I understand a lot of what you're saying here. Honestly, I think that's not a bad existence these people have making $100k per year, even in DC, Boston, etc. I also understand that these people are nowhere near being rich. Keep in mind I'm not the one who originally said taxes should be raised on people making over $100k. I would set that threshold somewhere in the range $200-250k per year.
You know this sort of thing is kinda like peeing into the snow in a dark night. it might make a difference, but is hard to tell.

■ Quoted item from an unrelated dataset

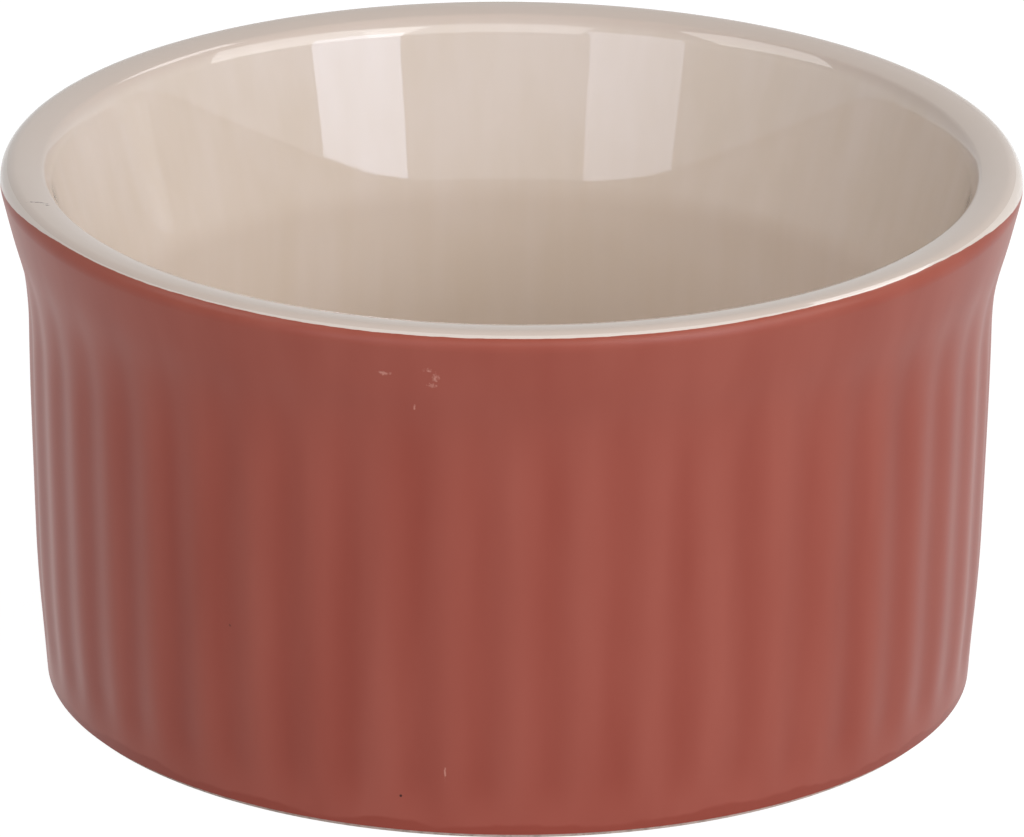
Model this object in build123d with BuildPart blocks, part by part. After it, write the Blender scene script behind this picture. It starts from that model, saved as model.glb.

I would like to see the election process reformed as follows - 1. Federal funding for all elections, from President on down to dog catcher. All of the candidates in each individual election in this country have the exact same amount of money to spend. The total amount for each election depends on the election itself...President the most, then Senate, then House of Reps, then state elections, local elections on down. 2. The complete elimination of all $ donations to campaigns by anyone. The disasterous recent Supreme Court ruling that ramped up the massive non-traceable money infusion will kill whatever is left of the American political process. Discuss, and flame away......
Anyone who cares for democracy should support this. Conservatives and libertarians and their show their basic contempt for democracy by supporting Citizen's United and unlimited manipulation of elections by the wealthy and the corporate elite.